National Security Adviser Eyal Hulata will head to Washington, DC, next week to conduct a series of meetings with US officials on the Iran nuclear program.

The briefing came a day after an anonymous Israeli official delivered to local media a seemingly contradictory message — that Jerusalem believes Iran is close to inking an agreement with world powers, and has started preparing for the announcement of a deal.

On July 26, EU foreign policy chief Josep Borrell submitted a proposal to Iran on returning to the nuclear deal, with a deadline for it to respond by midnight Monday night.

According to a Politico report citing a senior Western official, the Iranian response was received Monday evening Brussels time and focused on remaining questions related to sanctions and “guarantees around economic engagement.”

Iran’s state-run IRNA news agency offered no details on the substance of its response, but suggested that Tehran still wouldn’t take the European Union-mediated proposal, despite warnings there would be no more negotiations.
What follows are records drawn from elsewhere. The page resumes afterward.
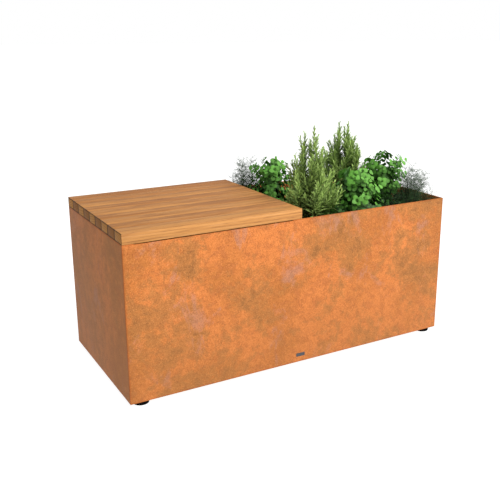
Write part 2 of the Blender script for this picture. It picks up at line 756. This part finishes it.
@dataclass
class Foot:
    """A levelling foot: a rubber pad, a threaded stud and a nut welded under the floor."""

    corner: str
    rubber: bpy.types.Material
    steel: bpy.types.Material
    groove: float = 0.6 * MM
    sole_lip: float = 3.5 * MM
    socket: float = 6.5 * MM
    pitch: float = 1.5 * MM
    thread_depth: float = 0.9 * MM
    stud_radius: float = 5.0 * MM
    plain_height: float = 20.5 * MM
    hexagon_radius: float = 8.0 * MM
    hexagon_height: float = 5.0 * MM
    hexagon_middle: float = 17.0 * MM

    def build(self) -> None:
        """Builds the pad and the stud, and dresses the nut."""
        self._pad()
        self._stud()
        dress_node(f"foot_nut_{self.corner}", self.steel)

    def _pad(self) -> None:
        """Turns the pad, with a tread groove round it and a socket for the stud."""
        node = f"foot_pad_{self.corner}"
        low, high = node_box(node)
        radius, height = (high.x - low.x) / 2.0, high.z - low.z
        neck, dent = radius - self.sole_lip, radius - self.groove
        sole = [
            (0.0, 0.0), (radius - 1.4 * MM, 0.0), (radius - 0.5 * MM, 0.4 * MM), (radius, 1.4 * MM),
            (radius, 3.0 * MM), (dent, 3.4 * MM), (dent, 4.2 * MM), (radius, 4.6 * MM),
            (radius, 5.6 * MM), (radius - 0.5 * MM, 6.4 * MM), (neck + 0.4 * MM, 8.2 * MM), (neck, 8.9 * MM),
        ]
        shoulder = [
            (neck, height - 3.2 * MM), (neck - 0.5 * MM, height - 1.8 * MM),
            (neck - 1.8 * MM, height - 0.6 * MM), (neck - 3.0 * MM, height),
        ]
        hole = [
            (self.socket + 0.1 * MM, height), (self.socket, height - 0.4 * MM),
            (self.socket, 6.1 * MM), (0.0, 6.0 * MM),
        ]
        bm = turned(sole + shoulder + hole, under(low, high), 64)
        piece(f"{node}_rubber", bm, [self.rubber], f"foot_{self.corner}", [node])

    def _stud(self) -> None:
        """Turns the stud with its thread rings and joins a hexagon to it."""
        node = f"foot_stud_{self.corner}"
        low, high = node_box(node)
        centre = under(low, high)
        centre.z = 0.0
        radius, plain = self.stud_radius, self.plain_height
        rings = int((high.z - plain) / self.pitch) - 1
        profile = [(0.0, low.z), (radius - 0.6 * MM, low.z), (radius, low.z + 0.6 * MM), (radius, plain)]
        for count in range(rings):
            crest = plain + (count + 1) * self.pitch
            profile += [(radius - self.thread_depth, crest - self.pitch / 2.0), (radius, crest)]
        profile += [(radius - self.thread_depth, high.z), (0.0, high.z)]
        bm = turned(profile, centre, 24)
        wide = self.hexagon_radius
        hexagon = bmesh.ops.create_cone(
            bm, cap_ends=True, segments=6, radius1=wide, radius2=wide, depth=self.hexagon_height
        )["verts"]
        bmesh.ops.translate(bm, vec=centre + UP * self.hexagon_middle, verts=hexagon)
        soften(bm, {edge for vert in hexagon for edge in vert.link_edges}, 0.5 * MM, 2)
        piece(f"{node}_steel", bm, [self.steel], f"screw_{self.corner}", [node])


def build_buffers(rubber: bpy.types.Material) -> None:
    """Turns the four low rubber buffers that the lid rests on."""
    for side in ("left_front", "left_rear", "right_front", "right_rear"):
        node = f"lid_buffer_{side}"
        low, high = node_box(node)
        radius, height = (high.x - low.x) / 2.0, high.z - low.z
        profile = [(0.0, 0.0), (radius, 0.0), (radius, 0.5 * height), (0.95 * radius, 0.8 * height),
                   (0.86 * radius, height), (0.0, height)]
        bm = turned(profile, under(low, high))
        piece(f"{node}_rubber", bm, [rubber], BOX_BODY, [node])


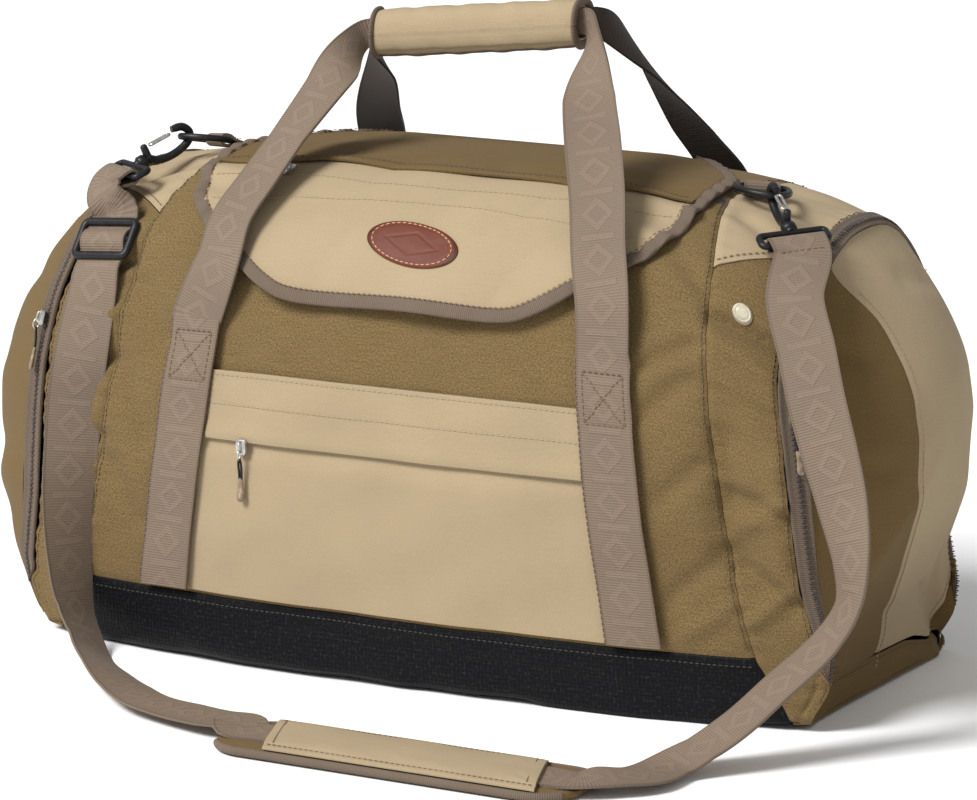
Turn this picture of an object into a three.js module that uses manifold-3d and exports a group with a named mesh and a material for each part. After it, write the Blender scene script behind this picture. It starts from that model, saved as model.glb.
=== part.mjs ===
// A canvas travel bag with a loose lid, end pockets, two hand straps joined by a grip, and a shoulder strap.
// Millimetres, +Z up. The origin is the middle of the flat base, +X runs along the bag, -Y is the front.
import * as THREE from "three";
import { mergeVertices } from "three/addons/utils/BufferGeometryUtils.js";
import Module from "manifold-3d";

// Driving dimensions of the body
const BAG_DEPTH = 328;
const BAG_HEIGHT = 362;
const WAIST_HEIGHT = 165;
const SEAM_HALF_LENGTH = 300;
const END_BULGE_RIGHT = 62;
const END_BULGE_LEFT = 96;
const END_CROWN_RIGHT = 205;
const END_CROWN_LEFT = 152;
const PLAN_TAPER = 0.17;
const END_DROOP_RIGHT = 0.17;
const END_DROOP_LEFT = 0.05;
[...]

Iranian deputy foreign minister Reza Najafi, left, and Iranian AEOI spokesperson Behrouz Kamalvandi, right, are leaving the Palais Coburg where closed-door nuclear talks take place in Vienna, Austria, August 5, 2022. (AP Photo/Florian Schroetter)

“The differences are on three issues, in which the United States has expressed its verbal flexibility in two cases, but it should be included in the text,” the IRNA report said. “The third issue is related to guaranteeing the continuation of [the deal], which depends on the realism of the United States.”

During Thursday’s briefing, the senior Israeli official highlighted a May 30 report by the International Atomic Energy Agency to the effect that Iran was not providing credible responses to the nuclear watchdog’s questions, saying that report should “set off a bright red warning light for the international community.”

The official also noted that Israel is not bound by any agreements with Iran, and said it “will do whatever is necessary in order to prevent Iran from attaining a nuclear weapon and to prevent Iran from using its terror proxies in the region.”

“The US knows and recognizes this,” the official said.

Iran signed its nuclear deal in 2015 with the US, France, Germany, Britain, Russia, and China. The deal saw Iran agree to limit its enrichment of uranium under the watch of UN inspectors in exchange for the lifting of economic sanctions.

In 2018, then-US president Donald Trump unilaterally pulled the US out of the accord and said he would negotiate a stronger deal, but that didn’t happen. Iran began breaking the deal’s terms a year later.

EU-coordinated negotiations on reviving the deal, known as the JCPOA, began in April 2021 before coming to a standstill in March and picking up again in August.

A person involved with security at the Uranium Conversion Facility just outside the city of Isfahan, Iran, on March 30, 2005. (AP Photo/Vahid Salemi, File)

Israel believes Iran wishes to build a nuclear bomb, and has reportedly carried out sabotage operations within the Islamic Republic to delay the development of such a weapon.

Iran has denied any nefarious intentions and claims its program is designed for peaceful purposes, though it has recently been enriching uranium to levels that international leaders say have no civil use.

Two major roadblocks remain in the negotiations if Tehran does want to return to the deal: Iran is demanding an end to International Atomic Energy Agency investigations into its nuclear program, and wants guarantees to cover the possibility of the US ditching the agreement again in the future.